Hall is presently circulating a petition that would call for establishing a charter commission and electing a nine-member group to revisit and update the more than 35-year-old document.

“I think it’s going well. I haven’t had anybody turn it down yet,” she said.

“I don’t know where the select board gets the authority to suspend the work of a committee,” Hall said of the board’s vote last week to suspend golf committee sessions. “There is no mechanism in the charter to enforce anything.”

Hall said she is 100 percent certain she will not be reappointed to the charter/bylaw review committee when her term expires in May.

“They want to blame me for people not volunteering,” Hall said.

But people see the way the town administrator treated affordable housing trust member Judith Underwood and the way the select board treated a former conservation commission chairman and now the golf committee, she said.

“If you incur the wrath of the select board, they are going to shut you down,” said Hall.

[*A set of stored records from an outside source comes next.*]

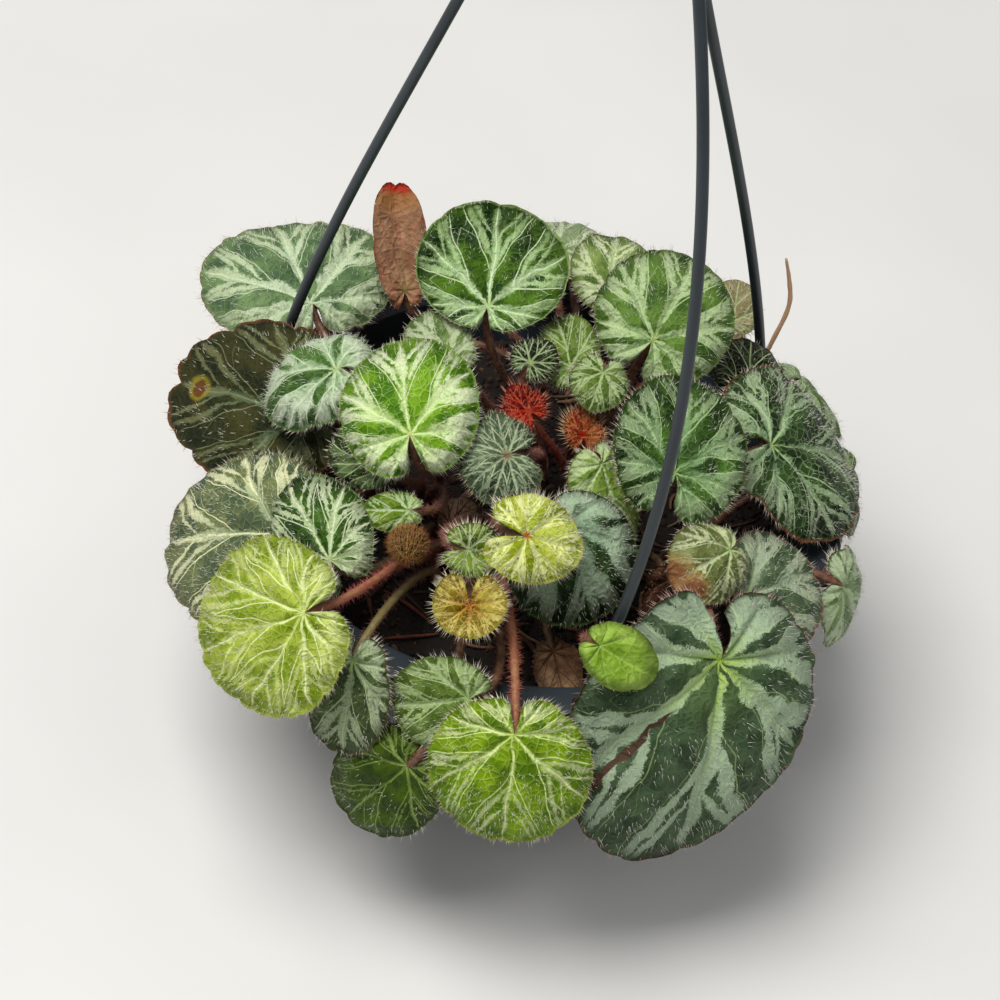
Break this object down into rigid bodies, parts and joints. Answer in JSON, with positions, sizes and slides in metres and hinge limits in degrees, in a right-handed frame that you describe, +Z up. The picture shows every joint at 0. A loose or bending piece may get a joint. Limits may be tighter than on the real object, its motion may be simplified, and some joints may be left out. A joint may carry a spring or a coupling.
{
  "type": "potted hanging begonia plant",
  "caption": "Strawberry begonia with round, silver-veined, hairy leaves, growing in a tapered hanging pot with slim bowed arms, a hub and a hook.",
  "frame": {"origin": "centre of the pot's flat underside", "axes": "+Z up through the pot's axis to the hook; -Y is the side that the fullest leaves face; +X is to the right as seen from -Y"},
  "size_m": [0.1935, 0.2101, 0.3863],
  "materials": {
    "hanger_plastic": "satin",
    "compost": "matte",
    "leaf_dark": "satin",
    "leaf_grey": "satin",
    "leaf_olive": "satin",
    "leaf_green": "satin",
    "leaf_lime": "satin",
    "leaf_young": "matte",
    "leaf_red": "matte",
    "leaf_dead": "matte",
    "leaf_bud": "matte",
    "straw": "matte"
  },
  "bodies": {
    "root": {"pot": "hanger_plastic", "soil": "compost", "hanger_arm_left": "hanger_plastic", "hanger_arm_front": "hanger_plastic", "hanger_arm_right": "hanger_plastic", "hanger_hook": "hanger_plastic", "leaf_front_big": "leaf_dark", "leaf_front_lime": "leaf_lime", "leaf_front_fold": "leaf_green", "leaf_low_hanging": "leaf_green", "leaf_low_silver": "leaf_dark", "leaf_left_lime": "leaf_lime", "leaf_left_stripe": "leaf_green", "leaf_left_grey": "leaf_grey", "leaf_left_olive": "leaf_olive", "leaf_back_left": "leaf_grey", "leaf_right_big": "leaf_dark", "leaf_right_back": "leaf_dark", "leaf_right_low": "leaf_green", "leaf_right_edge": "leaf_green", "leaf_top_cup": "leaf_green", "leaf_top_right": "leaf_green", "leaf_middle_bright": "leaf_green", "leaf_middle_under": "leaf_green", "leaf_left_convex": "leaf_green", "leaf_fold_right": "leaf_green", "leaf_silver_dome": "leaf_dark", "leaf_striped_fold": "leaf_green", "leaf_small_dark": "leaf_dark", "leaf_right_convex": "leaf_young", "leaf_back_bright": "leaf_green", "leaf_back_edge": "leaf_grey", "leaf_back_fold": "leaf_red", "leaf_back_olive": "leaf_olive", "leaf_right_shade": "leaf_olive", "leaf_rear_middle": "leaf_dark", "leaf_rear_left": "leaf_grey", "leaf_rear_right": "leaf_dark", "leaf_rear_side": "leaf_green", "young_yellow": "leaf_young", "young_cup": "leaf_young", "young_curl": "leaf_young", "young_glossy": "leaf_green", "young_speckled": "leaf_young", "young_dark": "leaf_dark", "young_pointed": "leaf_green", "young_low": "leaf_green", "young_green_curl": "leaf_lime", "young_red": "leaf_red", "young_red_right": "leaf_red", "dead_right": "leaf_dead", "dead_middle": "leaf_dead", "dead_front": "leaf_dead", "young_bud": "leaf_bud", "dry_runner": "straw"}
  },
  "joints": []
}
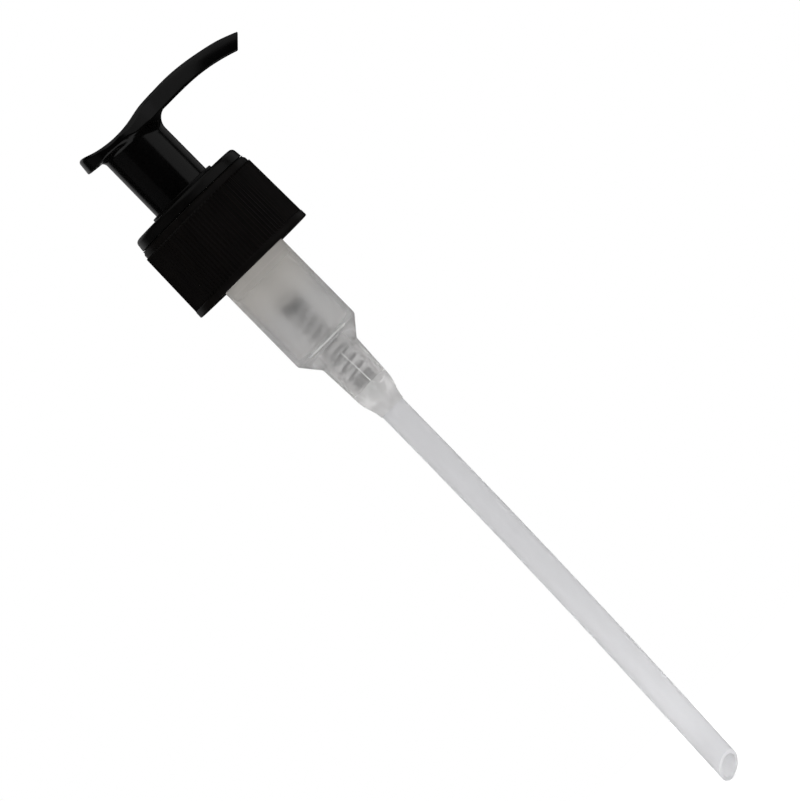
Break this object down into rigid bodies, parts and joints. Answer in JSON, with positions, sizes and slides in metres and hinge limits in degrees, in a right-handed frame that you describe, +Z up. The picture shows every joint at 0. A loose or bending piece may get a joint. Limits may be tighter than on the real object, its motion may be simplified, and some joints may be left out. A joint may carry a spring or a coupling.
{
  "type": "condiment pump dispenser",
  "caption": "Screw-on plunger pump with a curved dispensing arm, ribbed neck collar, translucent housing with a spring, and a long dip tube.",
  "frame": {"origin": "on the pump axis in the plane of the bottle's rim, which is the underside of the gasket", "axes": "+Z up the pump axis, away from the bottle; +X towards the nozzle; +Y completes the right-handed set"},
  "size_m": [0.0514, 0.0334, 0.2036],
  "materials": {
    "black_gloss": "black moulded polypropylene, polished",
    "black_satin": "black moulded polypropylene, semi-gloss",
    "black_ribbed": "black moulded polypropylene, satin, ribbed",
    "natural_plastic": "natural milky polypropylene",
    "seal_plastic": "natural soft polyethylene",
    "gasket_foam": "white foamed polyethylene",
    "clear_housing": "frosted natural polypropylene, translucent",
    "clear_tube": "frosted natural polyethylene, translucent",
    "spring_steel": "drawn stainless spring wire",
    "ball_glass": "clear glass"
  },
  "bodies": {
    "housing": {"pump_housing": "clear_housing", "locking_ring": "black_satin", "neck_gasket": "gasket_foam", "dip_tube": "clear_tube", "return_spring": "spring_steel"},
    "collar": {"screw_collar": "black_ribbed"},
    "rod": {"valve_rod": "natural_plastic"},
    "plunger": {"actuator_head": "black_gloss", "piston_stem": "natural_plastic"},
    "piston": {"piston_seal": "seal_plastic"},
    "ball": {"inlet_ball": "ball_glass"}
  },
  "joints": [
    {"name": "pump_stroke", "type": "slide", "parent": "housing", "child": "rod", "axis": [0, 0, 1], "range_m": [-0.014, 0], "stiffness_N_per_m": 320, "springref_m": 0.012, "deforming": ["return_spring"]},
    {"name": "nozzle_swivel", "type": "hinge", "parent": "rod", "child": "plunger", "pos_m": [0, 0, 0], "axis": [0, 0, 1], "continuous": true},
    {"name": "piston_float", "type": "slide", "parent": "rod", "child": "piston", "axis": [0, 0, 1], "range_m": [0, 0.00095]},
    {"name": "collar_spin", "type": "hinge", "parent": "housing", "child": "collar", "pos_m": [0, 0, 0], "axis": [0, 0, 1], "continuous": true},
    {"name": "inlet_ball_lift", "type": "slide", "parent": "housing", "child": "ball", "axis": [0, 0, 1], "range_m": [0, 0.0008]}
  ]
}
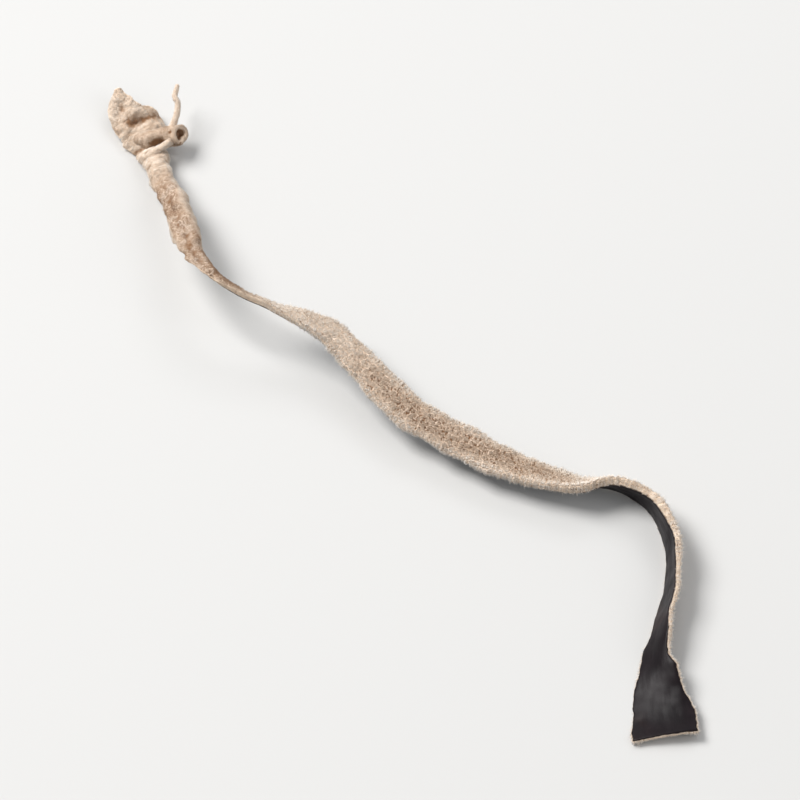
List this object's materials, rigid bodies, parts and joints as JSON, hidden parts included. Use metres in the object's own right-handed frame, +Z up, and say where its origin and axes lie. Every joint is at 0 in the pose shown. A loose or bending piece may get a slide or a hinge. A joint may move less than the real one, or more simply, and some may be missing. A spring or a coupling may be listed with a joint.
{
  "type": "dried wood ear mushroom strip",
  "caption": "Dried shredded strip of white-backed wood ear mushroom: a thin twisted ribbon, felted tan on one face and dark on the other, with a crumpled end and a flared tail.",
  "frame": {"origin": "centre of the bounding box's base, on the surface that the strip lies on", "axes": "+X right, across the strip's run; +Y along the run, from the flared tail to the crumpled end; +Z up, away from the surface"},
  "size_m": [0.0612, 0.0796, 0.0069],
  "materials": {
    "dried_flesh": "dry felted tan on the outer face, satin brown-black on the inner face, pale cut edges",
    "felt": "short matt pale tan hairs"
  },
  "bodies": {
    "root": {"mushroom_strip": "dried_flesh"}
  },
  "joints": []
}
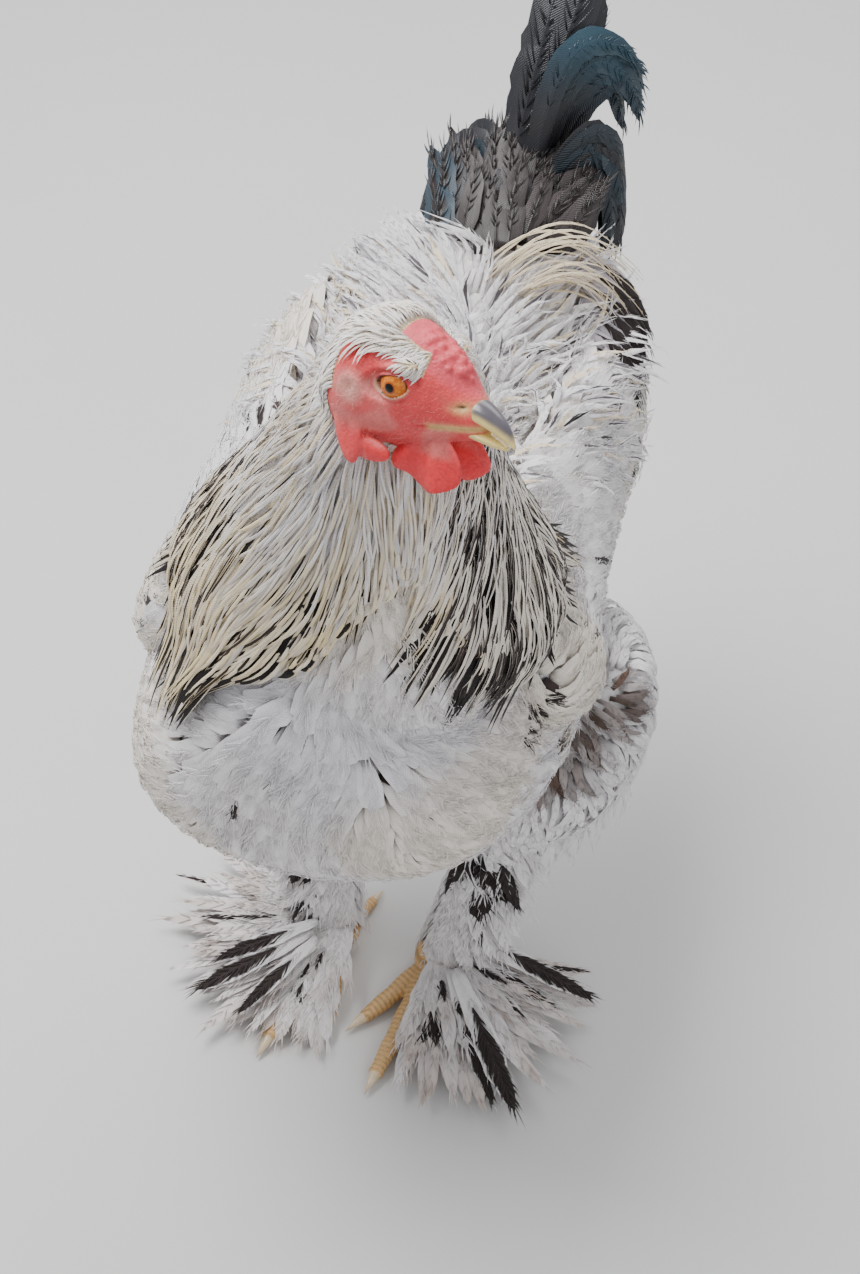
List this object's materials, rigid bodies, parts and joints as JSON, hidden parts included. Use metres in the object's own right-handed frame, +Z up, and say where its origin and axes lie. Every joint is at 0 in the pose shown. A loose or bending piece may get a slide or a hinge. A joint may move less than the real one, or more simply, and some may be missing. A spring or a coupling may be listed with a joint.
{
  "type": "brahma chicken",
  "caption": "Life-size standing brahma cock with feathered legs, pea comb, full hackle and upright tail, its head turned to its left.",
  "frame": {"origin": "centre of the bounding box at the floor that the toes stand on", "axes": "+Z up, the breast faces -Y and the tail +Y, the bird's left side is +X"},
  "size_m": [0.2955, 0.5483, 0.6108],
  "materials": {
    "white_plumage": "soft matte feathers with grey and black marks",
    "hackle_plumage": "long cream feathers with dark centres",
    "wing_plumage": "white feathers with black dashes",
    "tail_plumage": "black feathers with a blue green sheen",
    "leg_plumage": "white feathers blotched with black",
    "red_flesh": "bare knobbly skin, slightly moist",
    "toe_scales": "yellow horny scutes",
    "beak_horn": "smooth horn, dark along the ridge",
    "claw_horn": "pale worn horn",
    "eye": "wet, orange iris with a dark pupil"
  },
  "bodies": {
    "root": {"torso": "white_plumage", "neck": "hackle_plumage", "head": "red_flesh", "comb": "red_flesh", "wattle_left": "red_flesh", "wattle_right": "red_flesh", "earlobe_left": "red_flesh", "earlobe_right": "red_flesh", "eye_left": "eye", "eye_right": "eye", "beak_upper": "beak_horn", "beak_lower": "beak_horn", "wing_left": "wing_plumage", "wing_right": "wing_plumage", "tail": "tail_plumage", "thigh_left": "white_plumage", "thigh_right": "white_plumage", "shank_left": "leg_plumage", "shank_right": "leg_plumage", "foot_left": "toe_scales", "foot_right": "toe_scales", "claw_left_inner": "claw_horn", "claw_left_middle": "claw_horn", "claw_left_outer": "claw_horn", "claw_left_hind": "claw_horn", "claw_right_inner": "claw_horn", "claw_right_middle": "claw_horn", "claw_right_outer": "claw_horn", "claw_right_hind": "claw_horn"}
  },
  "joints": []
}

“Why would anyone want to be a town administrator, select board member or serve on a committee when you get attacked on a day-to-day basis with non-factual information?” said MacAskill.

MacAskill said he would like to write a response when the administrator is going on a rant, but select board members have to be careful not to violate the open meeting law.

As for the Harwich Old Timers page, it’s strictly about Harwich, it does not get into state and national politics, and it’s not a platform for advertising, unless it’s a nonprofit group, according to Hall. Hall said she vets applicants to be sure they have a connection to Harwich, whether they live here, have grown up here, are part-time residents, or have expressed an interest in moving here.

“I’m not in the business of lying, or making things up, and I’ve made mistakes,” Hall said.

“I do enjoy it. I like the interaction with people, I enjoy the interaction with people I even disagree with,” said Hall. “I tend to ignore the rants against the page, and I will continue doing what I’m doing. I think we’ve done some good.”